Lola's doc review position was fairly typical. His work involved, in its entirety, looking at for predetermined search terms in discovery documents, placing documents in predetermined categories and sometimes redacting sections. The work sounds more like a professional "ctrl + f" than the practice of law, but it was legal enough for the Southern District of New York, who ruled against him.
The Worst of Both Worlds
There's a surprising amount of debate as to whether document review is actually the practice of law. On the one hand, some view the practice of law as flexible enough to encompass both high level legal problem solving and more administrative tasks. The district court in Lola's case came down on this side, noting the simplistic nature of his work but describing it as "unequivocally the practice of law."
Many attorneys have taken issue with the rote nature of the work, however. Solo practitioner Mirriam Seddiq, who once worked in document review, attests that "there is no actual lawyering involved in document review," according to the ABA Journal.

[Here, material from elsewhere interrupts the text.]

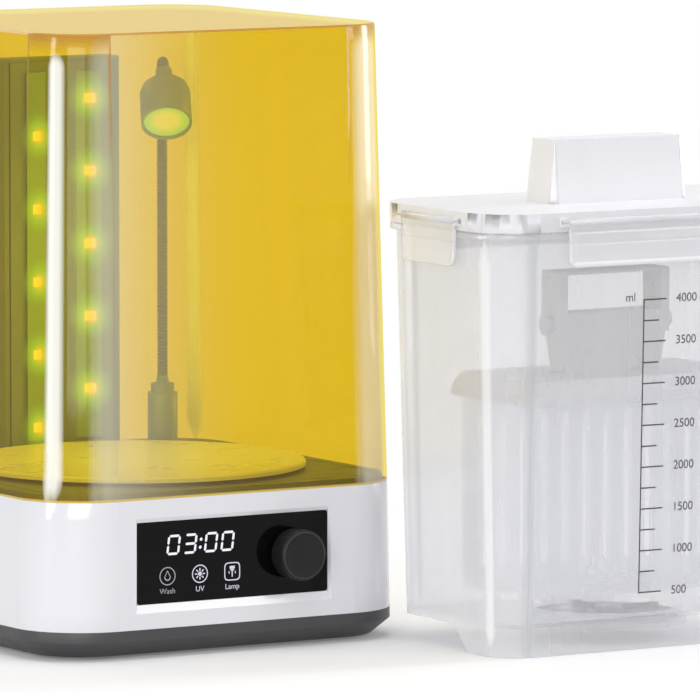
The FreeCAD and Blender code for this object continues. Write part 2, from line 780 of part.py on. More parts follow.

For lawyers such as Lola, however, neither answer can be fully satisfying. On the one hand, if doc review is not the practice of law, Lola will be entitled to a fair amount of back pay. For doc review lawyers who aren't already getting overtime, that may be the closest they get to an annual bonus. On the other hand, if document review is not the practice of law, there's no reason to hire those contract lawyers in the first place. Heck, why not have high school students do it? Or robots?